The house I grew up in, I used to call home, feels weird. I mean I feel like a stranger there. I mean when there is no sign that my Mom ever existed in that house and all of her clothes and cooking utensils and pictures of her family have all replaced Dad’s kids & grandkids I don’t like it! Shirley, not her real name, also suffers from bouts of depression and it has come to my attention as of late that she gets nasty with him when she is going through one of her bouts! I don’t want to disappoint Dad…but I just don’t feel welcome there.
I forgot to mention where I grew up. I grew up on a small farm out in the country…so far out that we still had “party line” phone service into the late 70’s. When you couple the location with the fact that he doesn’t have internet and cell phone coverage is near on non existent forcing everyone to sit around and engage in small talk…well…it just makes for a long visit. As I said, I don’t want to disappoint Dad and I do Love him I just struggle internally leading up to the visit.
This year we get to add in the extra stress of my sister and brother both being addicts, both having DUI’s recently, and neither of them have a job/car/or means of support. I’ve dealt with enough addiction this year.
Am I being selfish…probably.
So this afternoon, I lost it! MrsL and I were talking and I just lost it! I finally admitted, out loud, that I just didn’t want to go home. I cried (not afraid to admit that either) knowing the desire to see my Dad had been overwhelmed by the dislike of Shirley and the disdain I had for my siblings. I know, they didn’t choose to become addicted but the problem is they aren’t ready for help. I mean my brother just got out of the county jail for violating his probation. I’m embarrassed and frustrated.

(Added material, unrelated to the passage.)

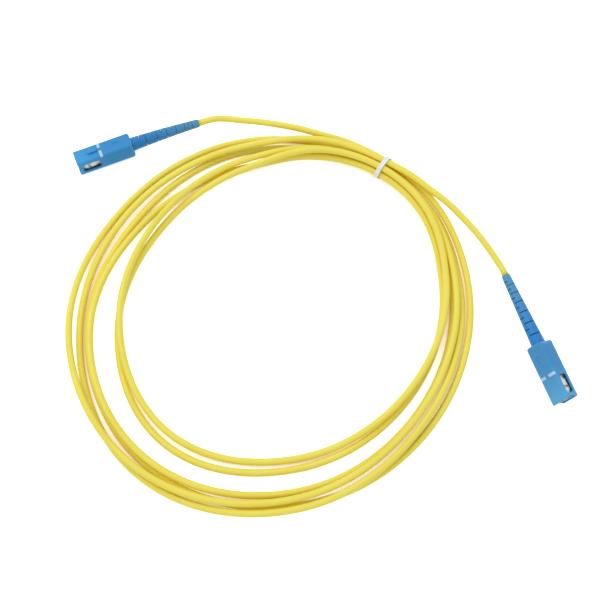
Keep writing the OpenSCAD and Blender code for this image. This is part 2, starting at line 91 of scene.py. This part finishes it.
# For each turn and station: [lanes inward from the outline, layers above the lowest]
TURNS = [
    [[0, 1.2], [0, 1.02], [-0.05, 0.45], [0, 0], [0.25, 0],
     [1.55, 0], [2.25, 0], [2.6, 0], [1.55, 0], [1.6, 0]],
    [[1.5, 0.35], [1.57, 0.08], [1.93, 0], [2.2, 0], [1.85, 0],
     [2.1, 1.05], [2.65, 1.1], [3.75, 0.35], [3.8, 0], [2.75, 0.7]],
    [[2.03, 1.2], [2.18, 1.02], [3.08, 0], [4.1, 0], [4.45, 0],
     [4.8, 0], [5.9, 0], [5.85, 0], [4.45, 1.05], [2.45, 2.1]],
    [[1.5, 2.05], [1.68, 1.98], [2.72, 1.15], [4.6, 1.05], [5.65, 0],
     [6.1, 0.3], [6.3, 1.1], [5.2, 1.15], [3.25, 1.1], [1.8, 1.25]],
    [[1.02, 1.2], [1.06, 1], [1.6, 1.03], [1.97, 1], [0.95, 1.05],
     [0.6, 1.05], [0.1, 1.05], [0.2, 0], [0, 0], [0.45, 0.05]],
    [[0.5, 0.35], [0.58, 0.08], [0.95, 0], [0.92, 0.9], [-0.25, 1],
     [0.1, 0], [1.2, 0], [1.3, 0.5], [1.35, 1.15], [0.75, 1.75]],
]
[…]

After letting all of that pent up negative energy go I thought I would soon be feeling festive; alas, the spirit of the season still alludes me. Hopefully, having just MrsL, 26 and the girlfriend (who by the way is growing on us), and 20 all together tomorrow will get me in the spirit…let’s hope.
Whatever you and your family celebrate: I hope you have a great time: Merry Christmas, Happy Hanukkah, and Joyous Kwanza!